Feedback on a Pretty Good wall for Zone 6
Feedback on a Pretty Good wall for Zone 6
I am designing a small Pretty Good house in coastal zone 6 and would appreciate input on my assembly. I’m a carpenter and would be building the house myself with my partner, so I can take the time to do the details right. Besides energy efficiency, my priorities are: healthy building materials, a resilient & long lasting wall, and simplicity.
from interior to exterior:
– blueboard with skim plaster
– 2×6 studs with 5.5” Timber Hp batts
– diagonal board sheathing locally milled
– Henry blue skin or similar high perm self-adhered WRB/air barrier
– 3” Timber Hp exterior insulation board
– vertical strapping/rips for a vented rainscreen with additional horizontal strapping for siding nailbase
– cedar shingles
My main concerns all relate to the added complexity caused by the exterior insulation.
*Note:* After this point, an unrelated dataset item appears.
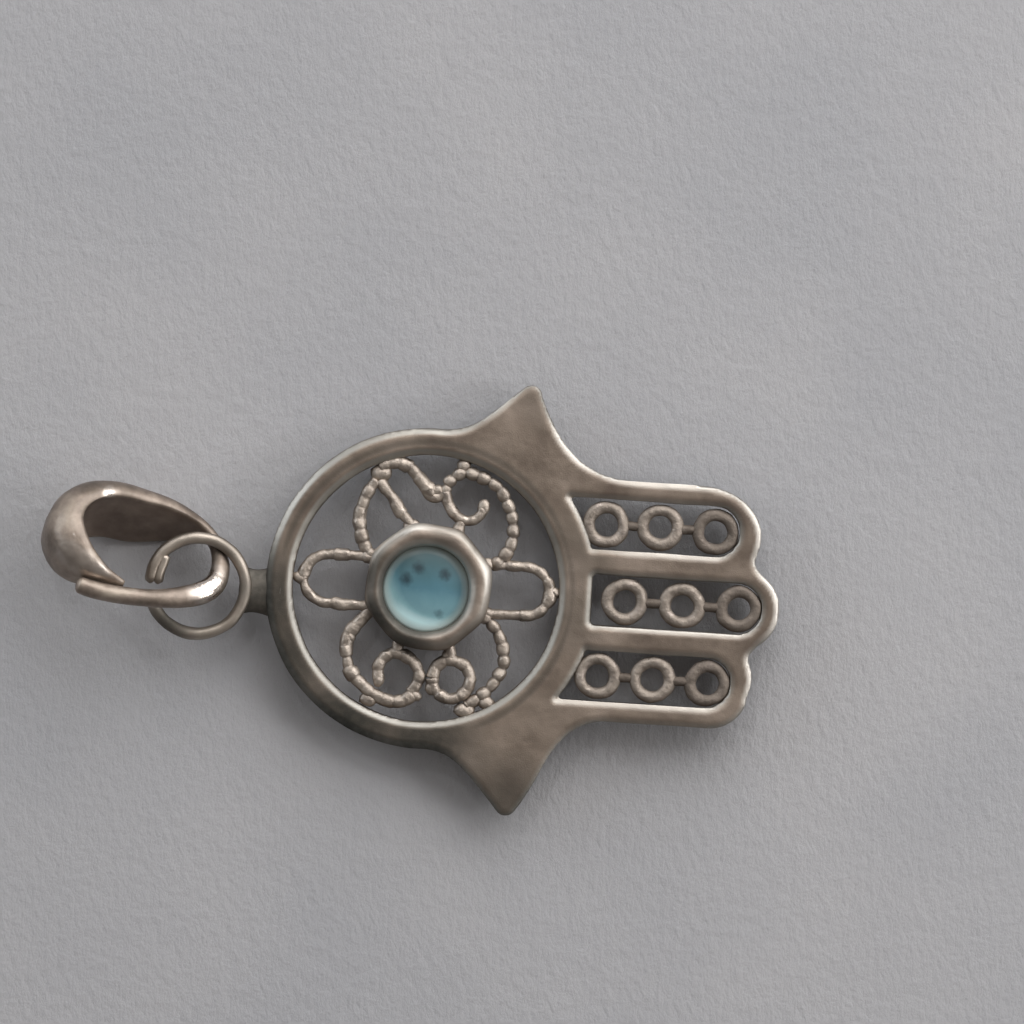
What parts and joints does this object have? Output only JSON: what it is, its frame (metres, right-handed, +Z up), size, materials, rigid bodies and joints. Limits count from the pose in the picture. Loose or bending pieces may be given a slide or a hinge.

I don’t mind innie windows or dealing with the extra strapping for shingles, but I do worry about the timber hp board being unprotected. However, with board sheathing I need a self-adhered WRB/air barrier and I’ve learned that they don’t stick to the wood insulation board products.
My options seem to be:
1) switch to Rockwool for exterior insulation and leave it exposed behind the siding/rainscreen
2) install a layer of 15# felt paper over the Timber board as a secondary WRB.
3) risk it with the unprotected Timber Board
4) switch to a double stud wall and forget the exterior insulation
What would you do? And what else should I be thinking about? Thank you!!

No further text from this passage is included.